Christine and Peter Lawley:
When she filled our dam and had the water running nicely between the apricot trees, she would come and sit on our stoep and await her cup of coffee and biscuits. And then we could talk…Marie was able, since childhood, to see the ghosts of people who had crossed over. She believed in the importance of prayer for those who had difficulty accepting that they had died.
These are two of her accounts:
6.30 on a dark, still July morning. Freezing temperature, a light wind blowing from the snow-capped peaks of the surrounding mountains. A lone figure trudges up Voortrekker Street, spade over her shoulder, her limp evidence of a painful rheumatic leg.

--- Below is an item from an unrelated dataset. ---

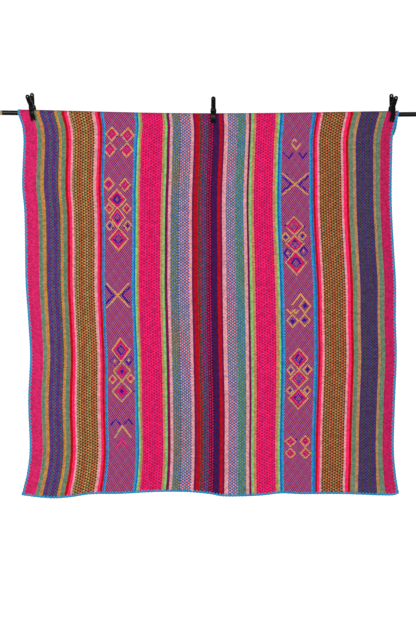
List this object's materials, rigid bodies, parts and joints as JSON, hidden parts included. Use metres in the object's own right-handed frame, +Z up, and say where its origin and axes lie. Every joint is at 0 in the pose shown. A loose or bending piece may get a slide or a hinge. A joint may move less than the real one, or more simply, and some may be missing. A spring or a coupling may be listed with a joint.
{
  "type": "woven rug on a hanging rod",
  "caption": "Striped woven rug of two loom panels with a crocheted edging, folded over a round rod and held there by spring clips.",
  "frame": {"origin": "on the rod's axis at the middle of its length", "axes": "+X along the rod to the viewer's right, +Y from the rug's front to its back, +Z up"},
  "size_m": [1.48, 0.059, 1.3331],
  "materials": {
    "woven_wool": "warp-faced handspun wool, matt",
    "crochet_wool": "crocheted turquoise wool, matt",
    "rod_lacquer": "round wooden rod in gloss black lacquer, one end bare",
    "clip_plastic": "moulded black, semi-gloss",
    "clip_spring": "blackened spring steel"
  },
  "bodies": {
    "root": {"rod": "rod_lacquer", "panel_left": "woven_wool", "panel_right": "woven_wool", "edging_left": "crochet_wool", "edging_right": "crochet_wool", "edging_hem": "crochet_wool", "edging_flap": "crochet_wool", "clip_left_front_arm": "clip_plastic", "clip_left_back_arm": "clip_plastic", "clip_left_spring": "clip_spring", "clip_centre_front_arm": "clip_plastic", "clip_centre_back_arm": "clip_plastic", "clip_centre_spring": "clip_spring", "clip_right_front_arm": "clip_plastic", "clip_right_back_arm": "clip_plastic", "clip_right_spring": "clip_spring"}
  },
  "joints": []
}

A shadowy figure crosses her path, and Marie stops and asks, ‘Paula, why are you wandering about – you must rest now’. She notes that it is a month since this villager passed on.
Once she’s opened the dam sluice gate, Marie heads across to the Mill property and, sure enough, there’s another regular, a soul who sits on the steps of the Old Mill house in the early morning. ‘Bennie’ tells her that the property once belonged to him. His wife didn’t allow alcohol in their house so he kept his stash of bottles in the watermill.
LEIWATER
Oude Molen, McGregor’s first mill, situated in upper Long Street beneath some giant blue-gum trees. This building sadly lost its exterior waterwheel but apart from that has largely been unaltered. It pre-dates the village’s establishment, and most likely formed part of the original farm Over-den-Berg, which received its water from a dam built before 1819. The wheel was turned by water rushing down from a weir above Rhebokskraal, where the furrow is still to be seen today. The small mill (only 5m x 4m) ground wheat into flour for local farmers.
With more people settling in Lady Grey, the need grew for a larger mill. The second mill is at the top of Mill Street just below the Vaal Dam. It is still intact, with a well-preserved mill-wheel and machinery. The mill was worked by Alwyn Brönn up until the 1930s but then fell into disuse.
WATER MILLS
The first dam was built prior to 1819 by Jonathan Groenewald, the Free Burgher who had a grant over the farm Over-den-Berg.
When Over-den-Berg was sold to Jacob Stephanus Naude in 1856, and the land subdivided into 30 plots, the village of Lady Grey was granted the right to 3¾ days of water per week from the Houtbaai River. At that time, the river flowed down furrows in Long Street, which was then the main road. Drinking water had to be scooped out with buckets and as this source declined during the village’s long, hot summers, a better solution was needed. Residents then built the Rooi Dam by hand, using wheelbarrows, picks and shovels. Unbaked bricks for construction were made with clay from the dam’s excavation.
Desiree Barry:
They took spades and picks and wheelbarrows, my grandfather told me, and dug the Rooi Dam, the one closest to the village on the left going up the main road. Donkeys helped humans...
Village smallholdings were large and sparse. My grandfather’s block was near the cemetery, and planted to lucerne and vegetables. His leiwater allocation was assigned to the ungodly hour of 3am, which meant very early rising, as, with lighted lantern, he received his weekly ration... during the decade of the 1920’s
In those days this water was free, as allocations were registered on deeds of sale and the rights passed on to subsequent owners.
Continued frustration with the water situation prompted the formation of the McGregor Irrigation Board, which was appointed in February 1911 in accordance with Irrigation Law No. 32 of 1906, particularly clause 46. However, by 1912, the system was still not working efficiently, and it was decided to construct a second dam on the other side of the road from the Rooi Dam. Officially this is known as the Vaal Dam, but it is more commonly referred to as the leiwater dam.
Martin and Amelia Munnik recall water access from the early days:
There was no inside tap. You had to go to a tap on the corner of the street – there was one where Green Gables is now – and we would carry it back in two buckets supported by a stick. The leiwater has been going ever since McGregor was established, and it belongs to the erf-holders, who bought their allocation along with their land. The Municipality has no water rights; it only administers them.